Riches also took issue with the mandatory contribution to the affordable housing fund.

“Finally, the city is prohibited by law from imposing conditions on private parties that require them to set aside housing for specific groups of people,” he wrote. “The ‘contribution’ to the city’s housing fund is extortionary and appears to be an attempt to evade the requirements of state law. It is hard to understand why it is so difficult for Phoenix to simply abide by the law.”

During the period of the GPLET, the developer also must pay the area’s school districts a payment equal to what the tax was on the undeveloped property, so the districts do not lose out because of the abated property tax.

Mixed reception from neighbors

Seven members of the public spoke about the project at the meeting, with some opposing the tax incentive but others praising the added height, density and housing downtown.

An artist's rendering shows the ground level commercial space planned at Astra in downtown Phoenix.

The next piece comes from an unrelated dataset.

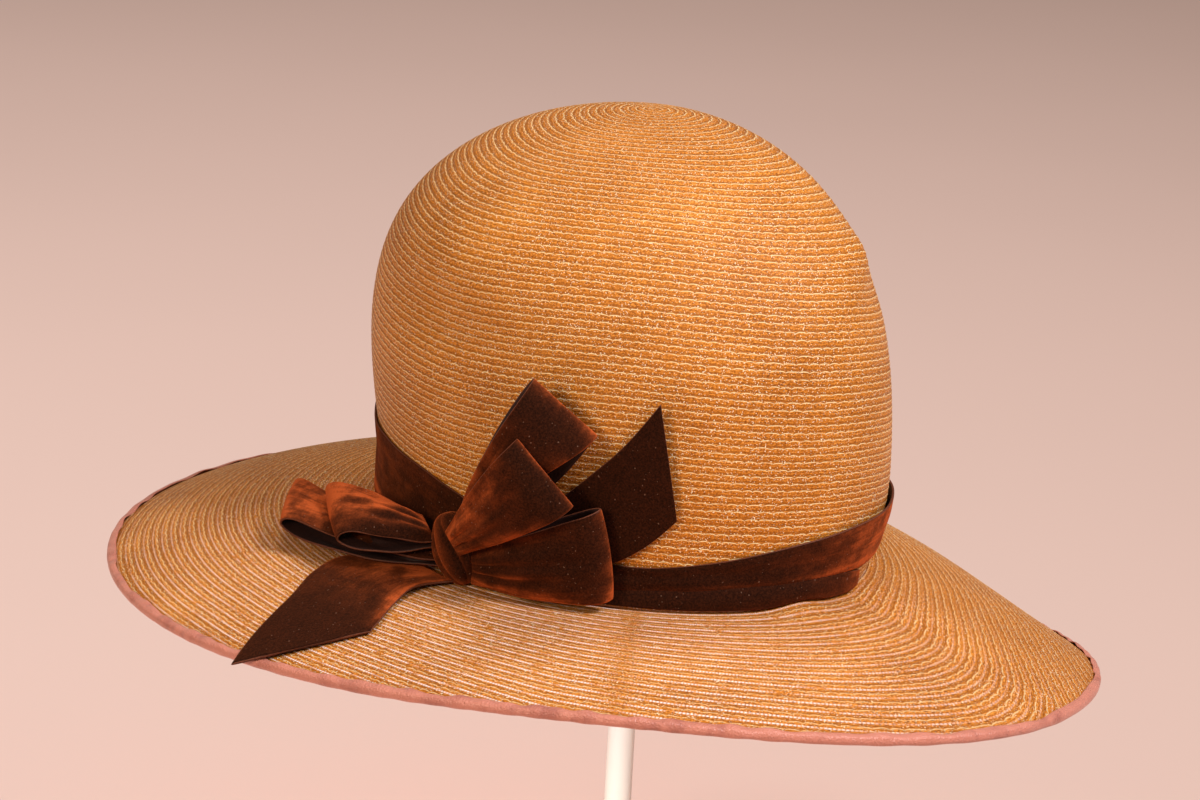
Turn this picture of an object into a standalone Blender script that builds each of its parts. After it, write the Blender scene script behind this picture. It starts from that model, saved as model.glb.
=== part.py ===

Phoenix community advocate Stacey Champion spoke at the meeting opposing the GPLET. She said if the city council had previously used the tool for only affordable housing development, the city might have avoided the affordable housing shortage it has. Other neighbors also said they would prefer more large-scale retail included in the project, so residents of Astra and the surrounding developments could shop and eat closer to home.

Other members of the public, including representatives from a union that represents hotel, airport, restaurants and other tourism areas, said the density and co-living options planned at the development were a benefit to the community, and that the developer has worked closely with neighbors to address concerns.

According to documents submitted to the city, the Astra developer aims to begin construction in the summer of 2024, with completion expected in 2027.